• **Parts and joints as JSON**
-------------------------

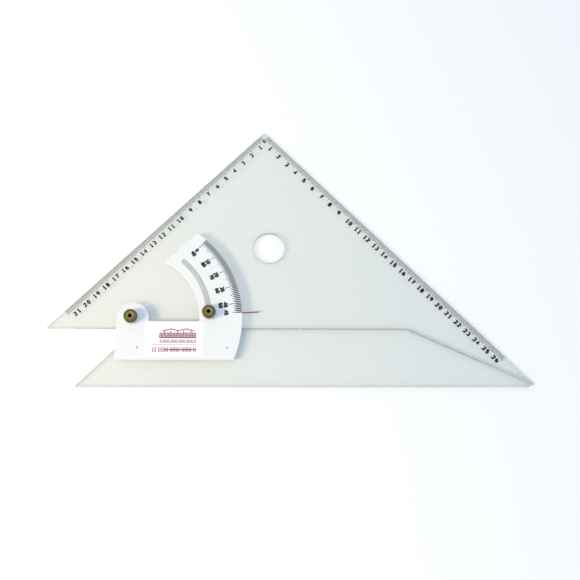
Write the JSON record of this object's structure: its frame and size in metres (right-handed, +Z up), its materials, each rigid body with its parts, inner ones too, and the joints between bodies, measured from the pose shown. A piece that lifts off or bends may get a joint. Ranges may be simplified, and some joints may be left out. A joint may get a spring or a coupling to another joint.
{
  "type": "adjustable set square",
  "caption": "Clear adjustable set square: a graduated right-angled blade turns on a base strip, read on a white protractor plate and clamped by knurled brass thumb nuts.",
  "frame": {"origin": "middle of the set square's outline seen from above, on its flat underside, with the blade closed", "axes": "+X along the base strip's ruling edge towards the sharp right tip, +Y away from the ruling edge towards the right-angled corner, +Z up out of the printed face, which holds the thumb nuts"},
  "size_m": [0.3812, 0.2144, 0.0122],
  "materials": {
    "clear_acrylic": "clear, polished",
    "clear_adhesive": "clear film",
    "white_acrylic": "gloss",
    "pin_steel": "dull",
    "label_film": "satin printed film",
    "screw_steel": "blackened",
    "washer_nylon": "natural nylon",
    "nut_brass": "aged, knurled"
  },
  "bodies": {
    "base": {"base_strip": "clear_acrylic", "bond_film": "clear_adhesive", "protractor_plate": "white_acrylic", "plate_pin_left": "pin_steel", "plate_pin_right": "pin_steel", "label": "label_film"},
    "turning_blade": {"blade": "clear_acrylic", "pivot_screw": "screw_steel", "clamp_screw": "screw_steel"},
    "pivot_washer_ring": {"pivot_washer": "washer_nylon"},
    "clamp_washer_ring": {"clamp_washer": "washer_nylon"},
    "pivot_thumb_nut": {"pivot_nut": "nut_brass"},
    "clamp_thumb_nut": {"clamp_nut": "nut_brass"}
  },
  "joints": [
    {"name": "blade_turn", "type": "hinge", "parent": "base", "child": "turning_blade", "pos_m": [-0.1247, -0.05341, 0], "axis": [0, 0, 1], "range_deg": [0, 45]},
    {"name": "pivot_washer_rise", "type": "slide", "parent": "turning_blade", "child": "pivot_washer_ring", "axis": [0, 0, 1], "range_m": [0, 0.0014]},
    {"name": "pivot_nut_turn", "type": "hinge", "parent": "pivot_washer_ring", "child": "pivot_thumb_nut", "pos_m": [-0.1247, -0.05341, 0.0083], "axis": [0, 0, 1], "range_deg": [0, 720]},
    {"name": "clamp_washer_rise", "type": "slide", "parent": "turning_blade", "child": "clamp_washer_ring", "axis": [0, 0, 1], "range_m": [0, 0.0014]},
    {"name": "clamp_nut_turn", "type": "hinge", "parent": "clamp_washer_ring", "child": "clamp_thumb_nut", "pos_m": [-0.06421, -0.04971, 0.0083], "axis": [0, 0, 1], "range_deg": [0, 720]}
  ],
  "couplings": [
    {"joint": "pivot_nut_turn", "follows": "pivot_washer_rise", "rad_per_m": 8976},
    {"joint": "clamp_nut_turn", "follows": "clamp_washer_rise", "rad_per_m": 8976}
  ]
}
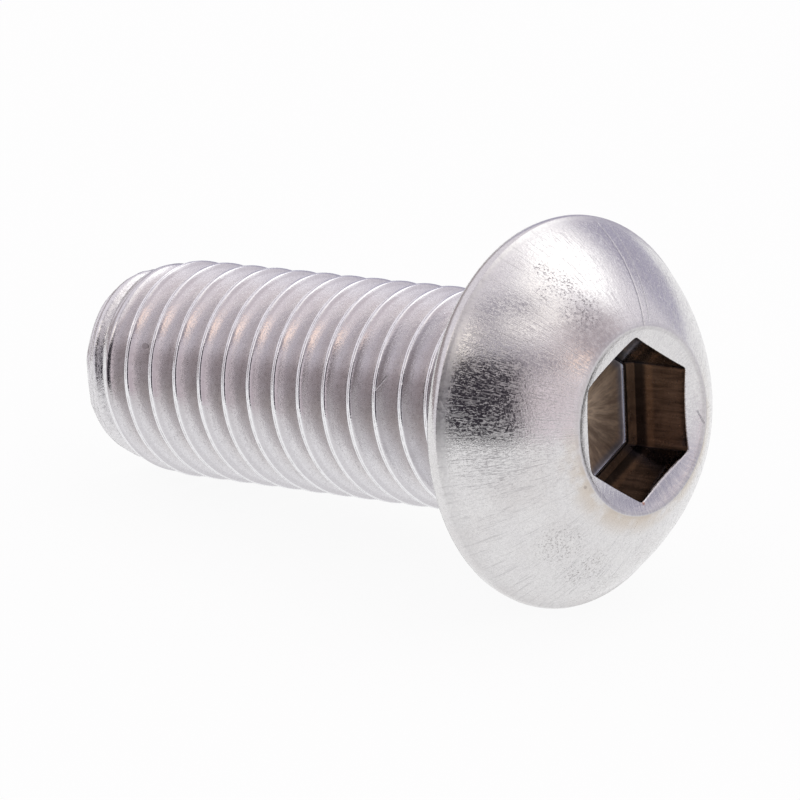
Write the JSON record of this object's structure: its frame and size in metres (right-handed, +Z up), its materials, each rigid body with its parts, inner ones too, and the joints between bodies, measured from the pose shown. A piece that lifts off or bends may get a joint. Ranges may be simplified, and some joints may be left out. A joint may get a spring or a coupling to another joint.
{
  "type": "button head screw",
  "caption": "Button head screw lying on its side: low domed head with a hexagon socket, plain neck and a full-length rolled metric thread.",
  "frame": {"origin": "on the floor under the middle of the lying screw's bounding box", "axes": "+Z up; +X along the floor from the thread tip towards the head; the screw's own axis rises 8.9 degrees from +X"},
  "size_m": [0.0252, 0.0136, 0.0135],
  "materials": {
    "stainless_steel": "satin"
  },
  "bodies": {
    "root": {"screw": "stainless_steel"}
  },
  "joints": []
}
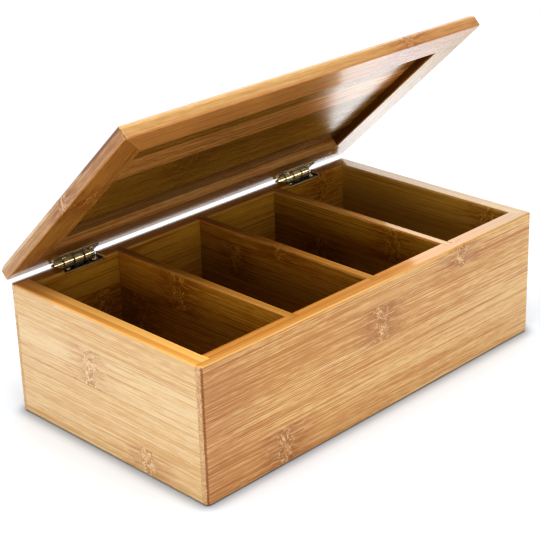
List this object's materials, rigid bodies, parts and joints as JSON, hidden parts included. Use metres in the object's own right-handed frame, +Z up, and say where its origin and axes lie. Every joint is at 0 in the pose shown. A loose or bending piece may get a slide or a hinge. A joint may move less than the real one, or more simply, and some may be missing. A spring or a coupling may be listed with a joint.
{
  "type": "tea bag organizer box",
  "caption": "Rectangular bamboo tea bag organizer box with upright dividers, rabbeted corners and a framed panel lid on small knuckled butt hinges.",
  "frame": {"origin": "centre of the flat underside", "axes": "+X along the row of compartments to the right, the front faces -Y, the hinges are at the back on +Y, +Z up"},
  "size_m": [0.335, 0.1935, 0.2327],
  "materials": {
    "bamboo": "clear gloss lacquer over laminated bamboo",
    "bamboo_panel": "clear gloss lacquer over thin laminated bamboo board",
    "antique_brass": "antique brass plate with dark patina",
    "pin_steel": "plated wire",
    "screw_brass": "bright brass plate"
  },
  "bodies": {
    "box": {"front_wall": "bamboo", "back_wall": "bamboo", "left_end_wall": "bamboo", "right_end_wall": "bamboo", "base_panel": "bamboo_panel", "left_divider": "bamboo_panel", "middle_divider": "bamboo_panel", "right_divider": "bamboo_panel", "left_hinge_box_leaf": "antique_brass", "left_hinge_pin": "pin_steel", "left_box_leaf_screws": "screw_brass", "right_hinge_box_leaf": "antique_brass", "right_hinge_pin": "pin_steel", "right_box_leaf_screws": "screw_brass"},
    "lid": {"lid_panel": "bamboo_panel", "lid_front_rail": "bamboo", "lid_right_rail": "bamboo", "lid_back_rail": "bamboo", "lid_left_rail": "bamboo", "left_hinge_lid_leaf": "antique_brass", "left_lid_leaf_screws": "screw_brass", "right_hinge_lid_leaf": "antique_brass", "right_lid_leaf_screws": "screw_brass"}
  },
  "joints": [
    {"name": "lid_hinge", "type": "hinge", "parent": "box", "child": "lid", "pos_m": [0, 0.09565, 0.09505], "axis": [-1, 0, 0], "range_deg": [-43.4, 136.6]}
  ]
}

-------------------------

Which lines contain the word "slide"? Copy each one.

    {"name": "pivot_washer_rise", "type": "slide", "parent": "turning_blade", "child": "pivot_washer_ring", "axis": [0, 0, 1], "range_m": [0, 0.0014]},
    {"name": "clamp_washer_rise", "type": "slide", "parent": "turning_blade", "child": "clamp_washer_ring", "axis": [0, 0, 1], "range_m": [0, 0.0014]},
List this object's materials, rigid bodies, parts and joints as JSON, hidden parts included. Use metres in the object's own right-handed frame, +Z up, and say where its origin and axes lie. Every joint is at 0 in the pose shown. A loose or bending piece may get a slide or a hinge. A joint may move less than the real one, or more simply, and some may be missing. A spring or a coupling may be listed with a joint.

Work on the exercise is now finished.